Nobody ever asks questions, they just leave me to it. But everyone will pile whatever they can on me. Tell me all their problems and expect me to resolve them.
I am a good listener, not so much at the advice part. But I sit there and take it all in, for what seems like everyone.
And yet I feel like there is not a single person on this earth willing to listen to me. Or maybe it’s is the other way around, and it is just that there is not a single person I feel fully comfortable talking to.
And then I put myself in this place, where I convince myself I have no one. And then I think about my past. And how it just goes from being shit to shitter.

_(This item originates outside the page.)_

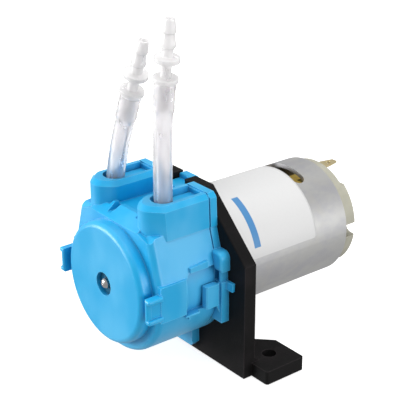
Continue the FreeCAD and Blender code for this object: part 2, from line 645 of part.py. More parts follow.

I was happy yesterday, I don’t understand why I feel like this now.
So i’m actually doing relatively ok at university atm.
I have 2 weeks off now, so i’m going to go home for a few days. I am very keen for this tbh. I’m going to hug the shit out of my cats and my besty.
It’s sucky as Monday was my cousins funeral but I was unable to go due to university assessments and my cousin becky was round from south hampton and everything! I think my mum’s missing me quite a bit so it’s going to be nice to see her too. It’s her birthday as well in a few days.
When i’m back i’m going to start running and swimming regularily again. Last year I did it all the time. Since i’ve been back this year i’ve been a tad rubbish. But i’m going to get back into shape a bit more now i’m getting skinnier. And maybe send some photos off again. Seems a shame to let my lard ass go to waste.
Why is it everyone I hold close to me always ends up dead or dying.
When we got to the till there was a blonde, timid looking boy serving. The sort that looks like he’s only ever touched his own nipple, and his mums when he was born.
I realised I had a collection of very odd things. So I arranged them on the belt in a nice little line and in order of ‘a night out’. The order was as follows:
Some food.
A lot of alcohol.
Passion fruit lube.
Cystitus sachets.
Bacon.
I’ve never seen a young male look so awkward. It was, quite honestly, a laugh riot.
I dressed up as a teacher, I had a cane, fishnets and detention slips and everything.
It was great fun and of course, I acted like a complete slut.
However my friend spanked me with my cane so hard it snapped in half. Gutted.
Will totes put pics up soon, hilarious night!